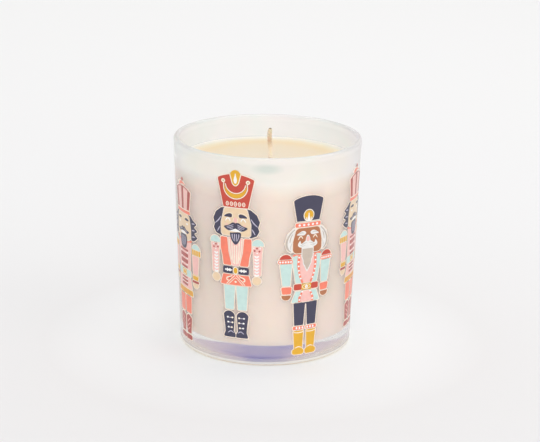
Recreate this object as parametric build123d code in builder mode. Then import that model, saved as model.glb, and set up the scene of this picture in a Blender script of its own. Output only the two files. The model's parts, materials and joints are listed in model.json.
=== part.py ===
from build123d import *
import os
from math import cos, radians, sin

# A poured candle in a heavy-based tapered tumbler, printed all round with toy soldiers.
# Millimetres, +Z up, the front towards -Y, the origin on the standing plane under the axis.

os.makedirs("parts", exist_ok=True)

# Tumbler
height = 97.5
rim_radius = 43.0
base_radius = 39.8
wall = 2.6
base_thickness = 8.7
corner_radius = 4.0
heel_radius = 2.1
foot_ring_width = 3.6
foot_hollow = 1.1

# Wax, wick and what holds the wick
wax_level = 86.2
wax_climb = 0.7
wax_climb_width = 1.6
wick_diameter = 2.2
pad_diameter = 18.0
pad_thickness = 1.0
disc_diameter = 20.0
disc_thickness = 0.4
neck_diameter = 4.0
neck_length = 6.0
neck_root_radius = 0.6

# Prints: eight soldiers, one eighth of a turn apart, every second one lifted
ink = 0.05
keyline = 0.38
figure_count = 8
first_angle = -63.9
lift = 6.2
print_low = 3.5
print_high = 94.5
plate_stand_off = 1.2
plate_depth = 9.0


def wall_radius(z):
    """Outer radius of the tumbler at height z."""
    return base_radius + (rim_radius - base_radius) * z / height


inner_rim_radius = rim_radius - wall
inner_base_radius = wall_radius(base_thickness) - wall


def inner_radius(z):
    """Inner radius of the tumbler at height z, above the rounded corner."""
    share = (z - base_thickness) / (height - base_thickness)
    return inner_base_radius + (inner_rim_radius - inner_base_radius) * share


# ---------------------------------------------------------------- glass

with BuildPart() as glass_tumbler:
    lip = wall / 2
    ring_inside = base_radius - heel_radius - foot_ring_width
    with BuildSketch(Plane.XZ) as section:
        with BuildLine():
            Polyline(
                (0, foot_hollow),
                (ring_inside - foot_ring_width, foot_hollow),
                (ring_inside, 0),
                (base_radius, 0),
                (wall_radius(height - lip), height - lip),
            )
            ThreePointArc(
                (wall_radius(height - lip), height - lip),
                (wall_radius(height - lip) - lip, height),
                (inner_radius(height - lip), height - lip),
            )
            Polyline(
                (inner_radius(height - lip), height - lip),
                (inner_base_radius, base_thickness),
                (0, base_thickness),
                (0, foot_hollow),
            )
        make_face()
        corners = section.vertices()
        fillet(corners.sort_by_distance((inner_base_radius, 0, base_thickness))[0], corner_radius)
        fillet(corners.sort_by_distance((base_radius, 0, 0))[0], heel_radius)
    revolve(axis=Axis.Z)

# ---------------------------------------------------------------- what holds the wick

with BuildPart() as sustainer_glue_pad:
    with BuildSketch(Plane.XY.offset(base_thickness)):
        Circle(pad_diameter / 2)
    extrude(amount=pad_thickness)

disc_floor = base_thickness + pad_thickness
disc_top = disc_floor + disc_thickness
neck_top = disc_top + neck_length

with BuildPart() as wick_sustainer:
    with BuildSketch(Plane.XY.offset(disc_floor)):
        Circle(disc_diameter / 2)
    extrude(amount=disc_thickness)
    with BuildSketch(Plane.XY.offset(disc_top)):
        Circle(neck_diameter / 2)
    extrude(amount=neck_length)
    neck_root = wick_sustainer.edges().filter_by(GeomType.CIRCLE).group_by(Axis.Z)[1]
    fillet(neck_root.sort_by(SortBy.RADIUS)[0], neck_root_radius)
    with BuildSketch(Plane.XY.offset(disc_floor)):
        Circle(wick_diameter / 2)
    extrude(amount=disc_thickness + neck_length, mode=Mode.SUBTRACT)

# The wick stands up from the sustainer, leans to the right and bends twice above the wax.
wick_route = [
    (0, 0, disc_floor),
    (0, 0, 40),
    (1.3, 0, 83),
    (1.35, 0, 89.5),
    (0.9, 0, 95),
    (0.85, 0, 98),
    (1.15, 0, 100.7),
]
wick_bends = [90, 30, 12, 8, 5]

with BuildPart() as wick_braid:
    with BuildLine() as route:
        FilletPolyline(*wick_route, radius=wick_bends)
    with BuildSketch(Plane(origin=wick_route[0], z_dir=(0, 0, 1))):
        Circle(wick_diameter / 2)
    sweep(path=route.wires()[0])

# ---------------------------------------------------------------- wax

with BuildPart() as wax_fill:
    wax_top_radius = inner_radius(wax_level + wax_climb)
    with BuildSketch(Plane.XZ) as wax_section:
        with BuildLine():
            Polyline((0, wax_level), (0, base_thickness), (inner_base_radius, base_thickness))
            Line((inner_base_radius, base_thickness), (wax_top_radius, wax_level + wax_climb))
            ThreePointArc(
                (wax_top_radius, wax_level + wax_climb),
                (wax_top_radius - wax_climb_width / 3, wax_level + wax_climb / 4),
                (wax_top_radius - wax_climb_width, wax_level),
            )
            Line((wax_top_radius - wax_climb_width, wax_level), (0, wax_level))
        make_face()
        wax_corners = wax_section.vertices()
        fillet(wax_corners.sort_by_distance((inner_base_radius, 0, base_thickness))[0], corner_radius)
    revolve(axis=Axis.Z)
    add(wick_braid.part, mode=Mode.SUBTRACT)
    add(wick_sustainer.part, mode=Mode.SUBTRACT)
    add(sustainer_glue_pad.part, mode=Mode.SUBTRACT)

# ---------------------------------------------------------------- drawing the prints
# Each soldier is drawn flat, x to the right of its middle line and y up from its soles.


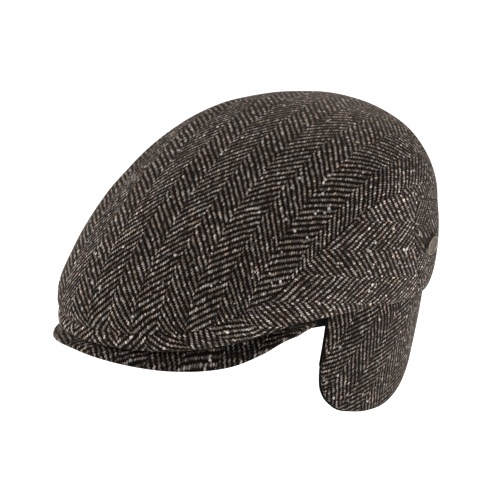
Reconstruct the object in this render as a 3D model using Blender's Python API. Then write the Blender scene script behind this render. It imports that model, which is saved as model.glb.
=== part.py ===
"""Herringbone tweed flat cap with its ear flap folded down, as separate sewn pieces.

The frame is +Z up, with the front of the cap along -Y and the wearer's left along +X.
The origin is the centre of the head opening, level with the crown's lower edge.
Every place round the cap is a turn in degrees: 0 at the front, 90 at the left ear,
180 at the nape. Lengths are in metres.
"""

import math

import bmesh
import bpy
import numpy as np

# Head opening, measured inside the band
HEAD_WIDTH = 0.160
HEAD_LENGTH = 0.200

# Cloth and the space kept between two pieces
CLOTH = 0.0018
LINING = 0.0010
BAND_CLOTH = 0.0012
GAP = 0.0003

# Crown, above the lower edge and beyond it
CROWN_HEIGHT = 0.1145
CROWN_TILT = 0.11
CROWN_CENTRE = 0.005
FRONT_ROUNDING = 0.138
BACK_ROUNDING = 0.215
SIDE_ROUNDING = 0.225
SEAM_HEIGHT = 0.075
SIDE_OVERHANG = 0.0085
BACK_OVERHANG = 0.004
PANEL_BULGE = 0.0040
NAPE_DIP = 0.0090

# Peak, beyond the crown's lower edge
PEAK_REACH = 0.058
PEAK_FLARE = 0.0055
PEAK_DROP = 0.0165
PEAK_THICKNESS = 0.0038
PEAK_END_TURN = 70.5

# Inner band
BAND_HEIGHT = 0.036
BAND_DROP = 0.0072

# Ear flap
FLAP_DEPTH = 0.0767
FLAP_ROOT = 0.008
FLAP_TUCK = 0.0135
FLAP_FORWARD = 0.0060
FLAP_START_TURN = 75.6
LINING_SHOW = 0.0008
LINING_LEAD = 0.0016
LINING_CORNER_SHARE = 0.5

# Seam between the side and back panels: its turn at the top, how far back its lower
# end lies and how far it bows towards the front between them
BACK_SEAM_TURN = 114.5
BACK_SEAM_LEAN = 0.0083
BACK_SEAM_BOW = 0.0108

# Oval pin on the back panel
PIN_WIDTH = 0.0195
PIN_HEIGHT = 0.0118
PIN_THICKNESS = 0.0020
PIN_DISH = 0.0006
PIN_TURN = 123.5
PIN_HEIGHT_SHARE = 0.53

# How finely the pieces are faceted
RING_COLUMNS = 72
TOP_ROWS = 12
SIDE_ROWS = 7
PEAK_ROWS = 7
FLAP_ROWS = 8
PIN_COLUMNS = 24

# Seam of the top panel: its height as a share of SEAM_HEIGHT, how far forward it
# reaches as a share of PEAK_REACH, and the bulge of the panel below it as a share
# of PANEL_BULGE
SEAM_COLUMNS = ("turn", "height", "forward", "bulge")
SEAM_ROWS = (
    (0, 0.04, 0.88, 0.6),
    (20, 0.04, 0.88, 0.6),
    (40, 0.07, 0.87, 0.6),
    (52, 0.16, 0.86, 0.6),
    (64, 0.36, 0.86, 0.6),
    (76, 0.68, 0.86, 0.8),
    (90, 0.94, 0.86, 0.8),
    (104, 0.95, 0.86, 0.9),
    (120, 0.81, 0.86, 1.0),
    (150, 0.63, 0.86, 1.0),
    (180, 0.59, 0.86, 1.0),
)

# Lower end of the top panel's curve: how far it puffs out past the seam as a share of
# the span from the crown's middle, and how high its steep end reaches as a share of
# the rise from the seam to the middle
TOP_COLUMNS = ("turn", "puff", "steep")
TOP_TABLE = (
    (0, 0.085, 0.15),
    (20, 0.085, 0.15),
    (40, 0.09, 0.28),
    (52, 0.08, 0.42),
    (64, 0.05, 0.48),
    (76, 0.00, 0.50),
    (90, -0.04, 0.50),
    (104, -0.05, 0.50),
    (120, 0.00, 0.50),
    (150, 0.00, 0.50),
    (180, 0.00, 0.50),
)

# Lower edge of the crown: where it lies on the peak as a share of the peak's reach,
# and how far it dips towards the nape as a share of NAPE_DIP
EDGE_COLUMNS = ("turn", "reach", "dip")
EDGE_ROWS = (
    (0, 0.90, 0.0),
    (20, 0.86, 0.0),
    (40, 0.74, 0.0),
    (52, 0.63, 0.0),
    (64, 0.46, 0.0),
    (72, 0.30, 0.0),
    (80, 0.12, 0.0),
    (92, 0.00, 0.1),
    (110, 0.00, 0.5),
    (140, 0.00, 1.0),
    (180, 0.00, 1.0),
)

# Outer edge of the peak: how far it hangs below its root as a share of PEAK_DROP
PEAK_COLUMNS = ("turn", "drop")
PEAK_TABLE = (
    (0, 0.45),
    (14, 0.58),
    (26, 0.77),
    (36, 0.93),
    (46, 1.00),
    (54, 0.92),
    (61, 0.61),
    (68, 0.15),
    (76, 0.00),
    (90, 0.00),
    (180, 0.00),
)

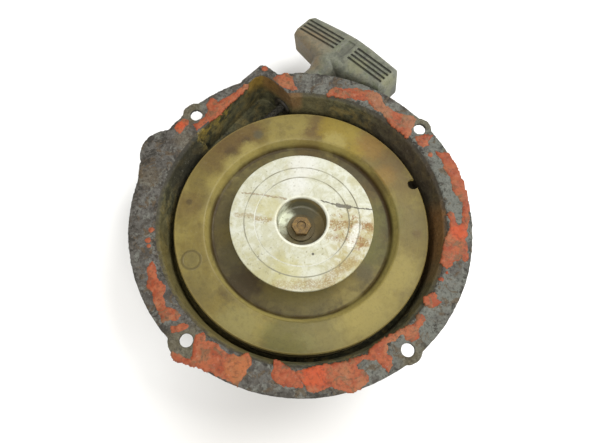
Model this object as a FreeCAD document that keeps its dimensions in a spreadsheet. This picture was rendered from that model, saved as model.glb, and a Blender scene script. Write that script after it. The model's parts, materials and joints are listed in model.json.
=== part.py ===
--*--
**EXERCISE AIM:** Starting with the line that contains "Model this object", write out each line through the end of the listing, exactly as it appears, and include nothing else.

**OUTPUT OF THE EXERCISE:**
Model this object as a FreeCAD document that keeps its dimensions in a spreadsheet. This picture was rendered from that model, saved as model.glb, and a Blender scene script. Write that script after it. The model's parts, materials and joints are listed in model.json.
=== part.py ===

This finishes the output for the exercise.